* Data extract:

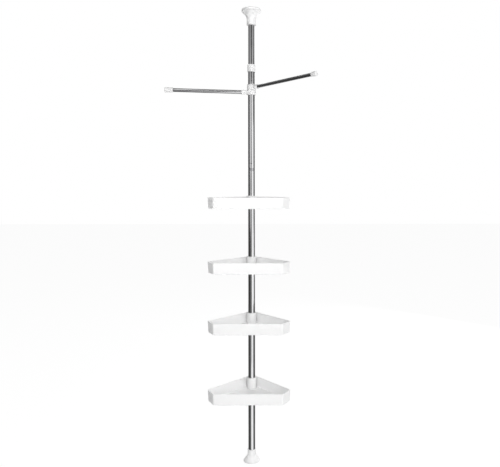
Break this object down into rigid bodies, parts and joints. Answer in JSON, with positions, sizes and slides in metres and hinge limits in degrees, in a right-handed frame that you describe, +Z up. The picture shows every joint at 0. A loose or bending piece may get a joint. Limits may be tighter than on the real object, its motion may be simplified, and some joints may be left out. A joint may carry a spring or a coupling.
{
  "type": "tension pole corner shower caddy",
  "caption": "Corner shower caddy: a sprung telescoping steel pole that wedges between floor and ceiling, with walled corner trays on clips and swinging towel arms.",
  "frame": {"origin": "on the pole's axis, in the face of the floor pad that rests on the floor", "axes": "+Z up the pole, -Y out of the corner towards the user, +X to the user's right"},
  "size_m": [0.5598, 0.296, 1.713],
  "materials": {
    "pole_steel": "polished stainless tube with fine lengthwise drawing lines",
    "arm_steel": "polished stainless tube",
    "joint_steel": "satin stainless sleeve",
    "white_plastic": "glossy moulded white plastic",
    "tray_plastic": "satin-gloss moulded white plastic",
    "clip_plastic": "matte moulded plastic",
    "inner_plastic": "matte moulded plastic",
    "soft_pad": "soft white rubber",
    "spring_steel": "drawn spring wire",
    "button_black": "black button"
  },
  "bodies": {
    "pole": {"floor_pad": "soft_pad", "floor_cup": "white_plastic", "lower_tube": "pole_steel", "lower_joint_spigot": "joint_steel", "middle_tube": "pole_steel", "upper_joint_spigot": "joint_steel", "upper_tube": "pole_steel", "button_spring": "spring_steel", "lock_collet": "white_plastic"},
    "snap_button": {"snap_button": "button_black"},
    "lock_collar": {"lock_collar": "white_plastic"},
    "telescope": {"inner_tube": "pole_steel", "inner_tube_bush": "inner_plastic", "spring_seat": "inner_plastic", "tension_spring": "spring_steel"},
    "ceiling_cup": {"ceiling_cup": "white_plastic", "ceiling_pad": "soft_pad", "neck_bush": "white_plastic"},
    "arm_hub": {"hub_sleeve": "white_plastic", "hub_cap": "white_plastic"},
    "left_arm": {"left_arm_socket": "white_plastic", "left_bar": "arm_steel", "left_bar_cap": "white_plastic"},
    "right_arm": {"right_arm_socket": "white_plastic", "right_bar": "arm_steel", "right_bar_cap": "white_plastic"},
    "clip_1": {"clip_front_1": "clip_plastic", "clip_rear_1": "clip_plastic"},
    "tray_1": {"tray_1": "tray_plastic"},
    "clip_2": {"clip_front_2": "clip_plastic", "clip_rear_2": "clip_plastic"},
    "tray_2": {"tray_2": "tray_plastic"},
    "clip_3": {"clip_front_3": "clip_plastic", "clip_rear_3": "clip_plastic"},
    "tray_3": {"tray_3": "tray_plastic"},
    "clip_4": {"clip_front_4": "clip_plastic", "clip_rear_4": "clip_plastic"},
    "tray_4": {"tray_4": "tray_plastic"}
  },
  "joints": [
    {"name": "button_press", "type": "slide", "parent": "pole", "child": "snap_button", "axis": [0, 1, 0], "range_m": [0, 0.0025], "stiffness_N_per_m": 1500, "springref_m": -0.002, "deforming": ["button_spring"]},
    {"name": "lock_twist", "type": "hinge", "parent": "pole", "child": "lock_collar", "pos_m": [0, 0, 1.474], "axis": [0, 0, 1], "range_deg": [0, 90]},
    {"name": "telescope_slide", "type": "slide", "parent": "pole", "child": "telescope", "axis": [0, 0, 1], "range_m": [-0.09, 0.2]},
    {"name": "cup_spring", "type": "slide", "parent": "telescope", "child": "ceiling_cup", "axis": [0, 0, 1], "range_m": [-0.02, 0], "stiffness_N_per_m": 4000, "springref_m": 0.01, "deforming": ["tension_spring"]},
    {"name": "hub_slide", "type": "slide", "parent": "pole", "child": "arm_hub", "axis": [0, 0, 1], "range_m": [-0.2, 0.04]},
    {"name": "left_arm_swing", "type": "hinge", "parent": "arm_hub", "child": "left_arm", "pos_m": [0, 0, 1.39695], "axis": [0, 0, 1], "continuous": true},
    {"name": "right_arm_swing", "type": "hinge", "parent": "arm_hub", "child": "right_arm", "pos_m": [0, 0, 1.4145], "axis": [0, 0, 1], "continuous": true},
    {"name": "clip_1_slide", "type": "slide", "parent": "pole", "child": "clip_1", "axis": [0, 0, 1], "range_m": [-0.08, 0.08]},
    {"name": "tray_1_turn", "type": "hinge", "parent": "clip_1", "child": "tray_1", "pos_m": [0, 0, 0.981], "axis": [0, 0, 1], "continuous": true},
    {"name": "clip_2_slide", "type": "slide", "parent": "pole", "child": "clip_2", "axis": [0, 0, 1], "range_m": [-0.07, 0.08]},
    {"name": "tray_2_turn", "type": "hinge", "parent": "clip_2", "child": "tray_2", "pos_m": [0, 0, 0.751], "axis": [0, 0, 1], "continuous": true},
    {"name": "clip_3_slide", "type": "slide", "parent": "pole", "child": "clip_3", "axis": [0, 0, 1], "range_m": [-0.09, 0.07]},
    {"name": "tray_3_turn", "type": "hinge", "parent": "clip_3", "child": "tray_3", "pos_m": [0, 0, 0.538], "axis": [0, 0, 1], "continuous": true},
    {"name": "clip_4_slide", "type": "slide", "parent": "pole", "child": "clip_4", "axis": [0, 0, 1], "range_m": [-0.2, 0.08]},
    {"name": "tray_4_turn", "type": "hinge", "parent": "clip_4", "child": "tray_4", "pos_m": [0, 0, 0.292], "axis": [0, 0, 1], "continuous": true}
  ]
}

* Exercise: Repeat every line of the data, exactly and in full.

* Worked answer:
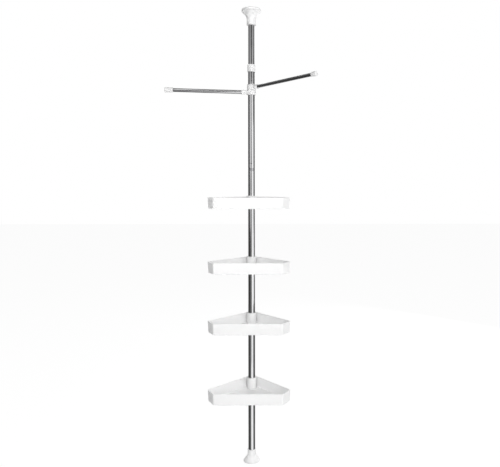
Break this object down into rigid bodies, parts and joints. Answer in JSON, with positions, sizes and slides in metres and hinge limits in degrees, in a right-handed frame that you describe, +Z up. The picture shows every joint at 0. A loose or bending piece may get a joint. Limits may be tighter than on the real object, its motion may be simplified, and some joints may be left out. A joint may carry a spring or a coupling.
{
  "type": "tension pole corner shower caddy",
  "caption": "Corner shower caddy: a sprung telescoping steel pole that wedges between floor and ceiling, with walled corner trays on clips and swinging towel arms.",
  "frame": {"origin": "on the pole's axis, in the face of the floor pad that rests on the floor", "axes": "+Z up the pole, -Y out of the corner towards the user, +X to the user's right"},
  "size_m": [0.5598, 0.296, 1.713],
  "materials": {
    "pole_steel": "polished stainless tube with fine lengthwise drawing lines",
    "arm_steel": "polished stainless tube",
    "joint_steel": "satin stainless sleeve",
    "white_plastic": "glossy moulded white plastic",
    "tray_plastic": "satin-gloss moulded white plastic",
    "clip_plastic": "matte moulded plastic",
    "inner_plastic": "matte moulded plastic",
    "soft_pad": "soft white rubber",
    "spring_steel": "drawn spring wire",
    "button_black": "black button"
  },
  "bodies": {
    "pole": {"floor_pad": "soft_pad", "floor_cup": "white_plastic", "lower_tube": "pole_steel", "lower_joint_spigot": "joint_steel", "middle_tube": "pole_steel", "upper_joint_spigot": "joint_steel", "upper_tube": "pole_steel", "button_spring": "spring_steel", "lock_collet": "white_plastic"},
    "snap_button": {"snap_button": "button_black"},
    "lock_collar": {"lock_collar": "white_plastic"},
    "telescope": {"inner_tube": "pole_steel", "inner_tube_bush": "inner_plastic", "spring_seat": "inner_plastic", "tension_spring": "spring_steel"},
    "ceiling_cup": {"ceiling_cup": "white_plastic", "ceiling_pad": "soft_pad", "neck_bush": "white_plastic"},
    "arm_hub": {"hub_sleeve": "white_plastic", "hub_cap": "white_plastic"},
    "left_arm": {"left_arm_socket": "white_plastic", "left_bar": "arm_steel", "left_bar_cap": "white_plastic"},
    "right_arm": {"right_arm_socket": "white_plastic", "right_bar": "arm_steel", "right_bar_cap": "white_plastic"},
    "clip_1": {"clip_front_1": "clip_plastic", "clip_rear_1": "clip_plastic"},
    "tray_1": {"tray_1": "tray_plastic"},
    "clip_2": {"clip_front_2": "clip_plastic", "clip_rear_2": "clip_plastic"},
    "tray_2": {"tray_2": "tray_plastic"},
    "clip_3": {"clip_front_3": "clip_plastic", "clip_rear_3": "clip_plastic"},
    "tray_3": {"tray_3": "tray_plastic"},
    "clip_4": {"clip_front_4": "clip_plastic", "clip_rear_4": "clip_plastic"},
    "tray_4": {"tray_4": "tray_plastic"}
  },
  "joints": [
    {"name": "button_press", "type": "slide", "parent": "pole", "child": "snap_button", "axis": [0, 1, 0], "range_m": [0, 0.0025], "stiffness_N_per_m": 1500, "springref_m": -0.002, "deforming": ["button_spring"]},
    {"name": "lock_twist", "type": "hinge", "parent": "pole", "child": "lock_collar", "pos_m": [0, 0, 1.474], "axis": [0, 0, 1], "range_deg": [0, 90]},
    {"name": "telescope_slide", "type": "slide", "parent": "pole", "child": "telescope", "axis": [0, 0, 1], "range_m": [-0.09, 0.2]},
    {"name": "cup_spring", "type": "slide", "parent": "telescope", "child": "ceiling_cup", "axis": [0, 0, 1], "range_m": [-0.02, 0], "stiffness_N_per_m": 4000, "springref_m": 0.01, "deforming": ["tension_spring"]},
    {"name": "hub_slide", "type": "slide", "parent": "pole", "child": "arm_hub", "axis": [0, 0, 1], "range_m": [-0.2, 0.04]},
    {"name": "left_arm_swing", "type": "hinge", "parent": "arm_hub", "child": "left_arm", "pos_m": [0, 0, 1.39695], "axis": [0, 0, 1], "continuous": true},
    {"name": "right_arm_swing", "type": "hinge", "parent": "arm_hub", "child": "right_arm", "pos_m": [0, 0, 1.4145], "axis": [0, 0, 1], "continuous": true},
    {"name": "clip_1_slide", "type": "slide", "parent": "pole", "child": "clip_1", "axis": [0, 0, 1], "range_m": [-0.08, 0.08]},
    {"name": "tray_1_turn", "type": "hinge", "parent": "clip_1", "child": "tray_1", "pos_m": [0, 0, 0.981], "axis": [0, 0, 1], "continuous": true},
    {"name": "clip_2_slide", "type": "slide", "parent": "pole", "child": "clip_2", "axis": [0, 0, 1], "range_m": [-0.07, 0.08]},
    {"name": "tray_2_turn", "type": "hinge", "parent": "clip_2", "child": "tray_2", "pos_m": [0, 0, 0.751], "axis": [0, 0, 1], "continuous": true},
    {"name": "clip_3_slide", "type": "slide", "parent": "pole", "child": "clip_3", "axis": [0, 0, 1], "range_m": [-0.09, 0.07]},
    {"name": "tray_3_turn", "type": "hinge", "parent": "clip_3", "child": "tray_3", "pos_m": [0, 0, 0.538], "axis": [0, 0, 1], "continuous": true},
    {"name": "clip_4_slide", "type": "slide", "parent": "pole", "child": "clip_4", "axis": [0, 0, 1], "range_m": [-0.2, 0.08]},
    {"name": "tray_4_turn", "type": "hinge", "parent": "clip_4", "child": "tray_4", "pos_m": [0, 0, 0.292], "axis": [0, 0, 1], "continuous": true}
  ]
}